Aim: Copy the first line of the material below and every later line through the line containing "ARCH_RAGGED = 0.22", without any other output.

Information shown:
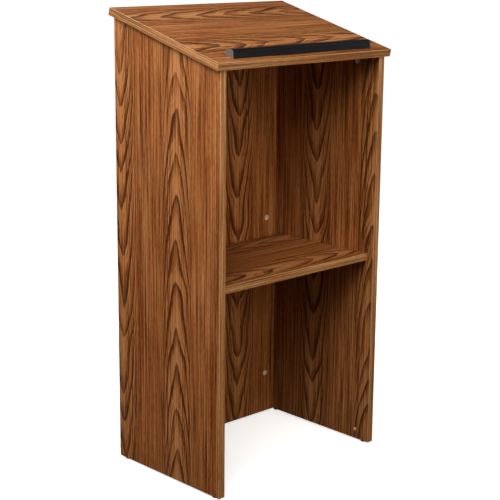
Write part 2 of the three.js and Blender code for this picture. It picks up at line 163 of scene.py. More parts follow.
# One growth ring, from its pale start at 0 to its dark end at 1
SHADE_RISE = (0.45, 0.95)
SHADE, SHADE_AT_TIP = 0.2, 0.3
LINE_START, LINE_START_AT_TIP = 0.64, 0.84
LINE_RISE = 0.12
LINE, LINE_AT_TIP = 0.85, 0.45
RING_END = (1.0, 0.97)
GLOW_RISE, GLOW_FALL = (0.0, 0.05), (0.75, 0.15)
SMUDGE_RISE = (0.5, 0.93)
LIGHTEST_RING, HEAVIEST_RING = 0.45, 1.05
RING_AWAY_FROM_CATHEDRAL = 0.2

# The thinner lines on an arch's flanks
THIN_PER_RING = 3
THIN_RISE, THIN_FALL = (0.5, 0.85), (1.0, 0.88)
THIN_FAINTEST = 0.2
THIN_WEIGHT = 0.8

# How far each layer of noise reaches across and along the grain
DRIFT_SIZE = (1, 260)
TIP_WANDER_SIZE = (1, 150)
ARCH_WANDER_SIZE = (60, 300)
ARCH_RAGGED_SIZE = (12, 150)
STREAK_SIZE = (12, 420)
LINE_SIZE = (3.2, 380)
PALE_SIZE = (2.8, 320)
HAIR_SIZE = (2.4, 260)
FIBRE_SIZE = (1.9, 18)
CLOUD_SIZE = (90, 300)
PORE_SIZE = (0.7, 11)
HUE_SIZE = (6, 320)

# How far the noise moves the rings, in rings
TIP_WANDER = 1.5
ARCH_WANDER = 1.1
ARCH_RAGGED = 0.22

# What each layer adds to the tone, and the stretch of its noise where it sets in
BASE_TONE = 0.61
STREAK_TONE = 0.26
LINE_TONE, LINE_EDGES = 0.66, (0.36, 0.64)
PALE_TONE, PALE_EDGES = 0.34, (0.56, 0.7)
HAIR_TONE, HAIR_EDGES = -0.45, (0.52, 0.66)
FIBRE_TONE = 1.0
CLOUD_TONE = 0.22
PORE_TONE, PORE_EDGES = -0.16, (0.6, 0.72)
RING_TONE = -0.92
GLOW_TONE = 0.3
CATHEDRAL_TONE = 0.08
CATHEDRAL_HUE = -0.06
HUE_EDGES = (0.26, 0.74)
SMUDGE_COLOUR = "#5a3d20"
SMUDGE_COVER = 0.75
EDGING_CONTRAST = 0.7
OAK_RELIEF = 0.06 * MM

# Each board's cathedrals, the lower face's first: which way the tips point, after the
# millimetres to the lectern's front edge, the top's lower edge or the audience panel's middle
SIDE_CATHEDRALS = {"left": ((156, 1), (205, 1)), "right": ((213, -1), (150, -1))}
AUDIENCE_CATHEDRALS = ((121, -1), (35, 1))
SHELF_CATHEDRALS = ((120, -1), (78, 1))
TOP_CATHEDRALS = ((120, -1), (322, -1))
SIDE_SEEDS = {"left": 11, "right": 47}
SIDE_RED = {"left": 0.02, "right": -0.07}

# Studio, in metres and degrees, with the lens in millimetres
AIM = Vector((0, 0, 0.7))
LAMP_SIZE = 1.2
LAMP_DISTANCE = 2.4
WORLD_STRENGTH = 0.06
CAMERA_PLACE = (-2.3072, -2.3976, 1.3492)
CAMERA_YAW = -43.86
CAMERA_PITCH = -13.504
CAMERA_ROLL = 0.52
CAMERA_LENS = 95.4


# ---- Frames of reference ----

def seat(origin, axis, across):
    """A frame whose Z runs along axis and whose X runs along across."""
    z = Vector(axis).normalized()
    x = Vector(across).normalized()
    y = z.cross(x)
    turn = Matrix((x, y, z)).transposed().to_4x4()
    return Matrix.Translation(Vector(origin)) @ turn


def slope_seat():
    """X across, Y up the slope, Z out of the board, from the top board's lower front edge."""
    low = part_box("top_front_edge_band")[0]
    origin = Vector((0, low.y + BOARD * math.sin(SLOPE), low.z))
    return Matrix.Translation(origin) @ Matrix.Rotation(SLOPE, 4, "X")


slope = slope_seat()
SLOPE_UP = (slope.to_3x3() @ Z_AXIS).normalized()
SLOPE_ALONG = (slope.to_3x3() @ Y_AXIS).normalized()


def top_board_length():
    """How far the top board reaches up its slope, with its edge bands."""
    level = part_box("top_rear_edge_band")[1].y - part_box("top_front_edge_band")[0].y
    return (level - BOARD * math.sin(SLOPE)) / math.cos(SLOPE)


def lock_seats():
    """Each cam lock's place: origin on the host's face, Z out of it, X towards the mate."""
    seats = {}
    for joint in frame["joints"]:
        place = joint["child"].removeprefix("cam_")
        origin = Vector(joint["pos_m"])
        across = SLOPE_UP if place.startswith("top") else X_AXIS * math.copysign(1, origin.x)
        seats[place] = seat(origin, joint["axis"], across)
    return seats


def middle(node):
    low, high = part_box(node)
    return (low + high) / 2


# ---- Mesh work ----

def mesh_object(name, bm, materials):
    bmesh.ops.recalc_face_normals(bm, faces=bm.faces)
    mesh = bpy.data.meshes.new(name)
    bm.to_mesh(mesh)
    bm.free()
    obj = bpy.data.objects.new(name, mesh)
    bpy.context.scene.collection.objects.link(obj)
    for material in materials:
        mesh.materials.append(material)
    return obj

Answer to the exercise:
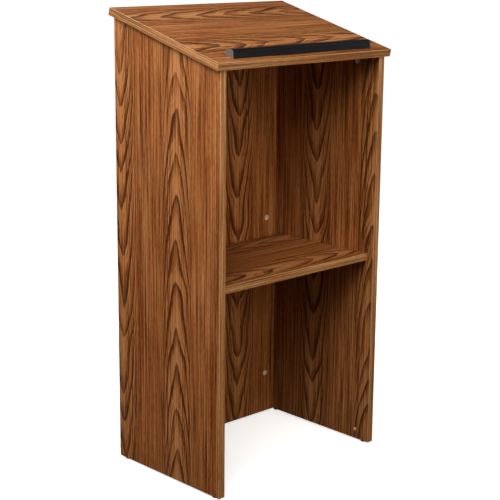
Write part 2 of the three.js and Blender code for this picture. It picks up at line 163 of scene.py. More parts follow.
# One growth ring, from its pale start at 0 to its dark end at 1
SHADE_RISE = (0.45, 0.95)
SHADE, SHADE_AT_TIP = 0.2, 0.3
LINE_START, LINE_START_AT_TIP = 0.64, 0.84
LINE_RISE = 0.12
LINE, LINE_AT_TIP = 0.85, 0.45
RING_END = (1.0, 0.97)
GLOW_RISE, GLOW_FALL = (0.0, 0.05), (0.75, 0.15)
SMUDGE_RISE = (0.5, 0.93)
LIGHTEST_RING, HEAVIEST_RING = 0.45, 1.05
RING_AWAY_FROM_CATHEDRAL = 0.2

# The thinner lines on an arch's flanks
THIN_PER_RING = 3
THIN_RISE, THIN_FALL = (0.5, 0.85), (1.0, 0.88)
THIN_FAINTEST = 0.2
THIN_WEIGHT = 0.8

# How far each layer of noise reaches across and along the grain
DRIFT_SIZE = (1, 260)
TIP_WANDER_SIZE = (1, 150)
ARCH_WANDER_SIZE = (60, 300)
ARCH_RAGGED_SIZE = (12, 150)
STREAK_SIZE = (12, 420)
LINE_SIZE = (3.2, 380)
PALE_SIZE = (2.8, 320)
HAIR_SIZE = (2.4, 260)
FIBRE_SIZE = (1.9, 18)
CLOUD_SIZE = (90, 300)
PORE_SIZE = (0.7, 11)
HUE_SIZE = (6, 320)

# How far the noise moves the rings, in rings
TIP_WANDER = 1.5
ARCH_WANDER = 1.1
ARCH_RAGGED = 0.22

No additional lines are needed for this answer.